That’s your luck
4 01 2008
Community charges are going up – despite the attempts of several protesters to interrupt the council in session (cue an admonishing “thumbs down” from the Gaceta). We also have the misery of a possible refuse collectors strike. You must have seen the effects of such an action in Madrid: piles of rubbish collecting on the streets. I can’t help imagining that most of it consists of discarded lottery tickets. Don’t you just love the lottery? Tens of thousands give away a little bit of money so that one or two people can have an unhealthy amount. The person who ends up with this dubious blessing is not chosen according to worth or even need – but entirely randomly. (Except in Malaga).
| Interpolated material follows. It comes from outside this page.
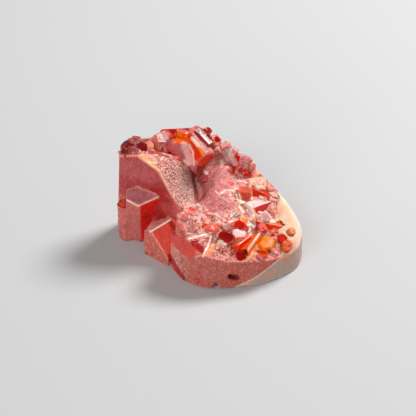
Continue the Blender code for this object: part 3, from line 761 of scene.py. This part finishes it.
class Crust:
    """The crust as modelled: its flat patches and single crystals, and each face's colour and frost."""

    def __init__(self):
        self.bm = node_bmesh("crystal_crust")
        self.tree = BVHTree.FromBMesh(self.bm)
        self.normals = np.array([face.normal for face in self.bm.faces])
        self.patch, self.areas = patches_of(self.bm)
        self.crystal = crystals_of(self.bm, self.patch, self.areas)
        self.find_hulls()
        self.axes = np.tile((0.0, 0.0, 1.0), (max(self.crystal) + 2, 1))
        for number, hull in self.hulls.items():
            self.axes[number] = long_axis(hull)
        self.single = np.isin(self.crystal, list(self.hulls))
        self.colour_faces()

    def find_hulls(self):
        """Keeps the crystals that are compact, faceted and nearly convex, each as its convex body."""
        self.hulls = {}
        for number, faces in grouped(self.bm, self.crystal).items():
            area = sum(face.calc_area() for face in faces)
            facets = {self.patch[face.index] for face in faces}
            if number < 0 or area > LARGEST_AREA or len(facets) < FEWEST_FACETS:
                continue
            hull = hull_of(faces)
            skin = BVHTree.FromBMesh(hull)
            gap = max(skin.find_nearest(face.calc_center_median())[3] for face in faces)
            if hull.calc_volume() > THINNEST * area and gap < FLATNESS:
                self.hulls[number] = hull

    def colour_faces(self):
        chance = random.Random(5)
        self.colours = np.tile(np.array(DULL_PINK), (len(self.patch), 1))
        self.frost = np.full(len(self.patch), MASS_FROST)
        self.named = self.single.copy()
        for number in sorted(self.hulls):
            self.colours[self.crystal == number] = chance.choice(FACET_TONES)
            self.frost[self.crystal == number] = chance.uniform(*FACET_FROST)
        for table, group in ((CRYSTALS, self.crystal), (FACES, self.patch)):
            for _, colour, frost, *marks in table:
                for mark in marks:
                    face = seen_at(self.tree, mark)[2]
                    alike = group if self.single[face] else self.patch
                    mine = alike == alike[face]
                    self.colours[mine] = colour
                    self.frost[mine] = frost
                    self.named |= mine
        bright = np.array([chance.uniform(*BRIGHTNESS) for _ in self.areas])
        self.colours *= bright[self.patch][:, None]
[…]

I know a chap who complains that for the last three years he’s had terrible problems with his teeth and is spending ten Euros a week in the hope that he’ll win the lottery and be able to pay for his treatment. The solution to his problem might seem obvious, but that’s the wonderful, if infuriating thing about humans. we don’t make sense. We often can’t see the simple answers but seemingly find it second nature to construct impossibly fragile fantasies, which the cruel alchemy of daily life transforms from a “golden ticket” to a useless scrap of paper nestling next to the carcass of last week’s Christmas dinner. Not only do Salmantinos have to face this disappointment (it seems everyone plays the lottery on Christmas day) – but this year they have to deal with these huge hikes in community charges. It may be that these rises are only in bringing us in line with certain other regions - but it’s the suddenness and steepness of them which hurts. After all, taking and spending other people’s money (or “politics” as it’s normally called) is an art. There are ways and means. My bet is, that rather than give you a “tenner” extra for better sanitation – most people would spend the money on a lottery ticket – even given the almost 100% certainty that the next day it will be merely adding to the mountain of rubbish not being collected. People are complicated aren’t they? It might be somewhat more helpful therefore if things were discussed rather than reducing them to a sort of caveman grunting as the Gaceta does with its “thumbs down” approach.
Personally I don’t like the lottery but you can’t put everyone who plays it into a box and write them off: just as you can’t take a group of frustrated, anxious citizens who’ve committed a tiny indiscretion and judge them in this way. Frustration is obviously running high here in Salamanca - the last thing we need are knee jerk reactions.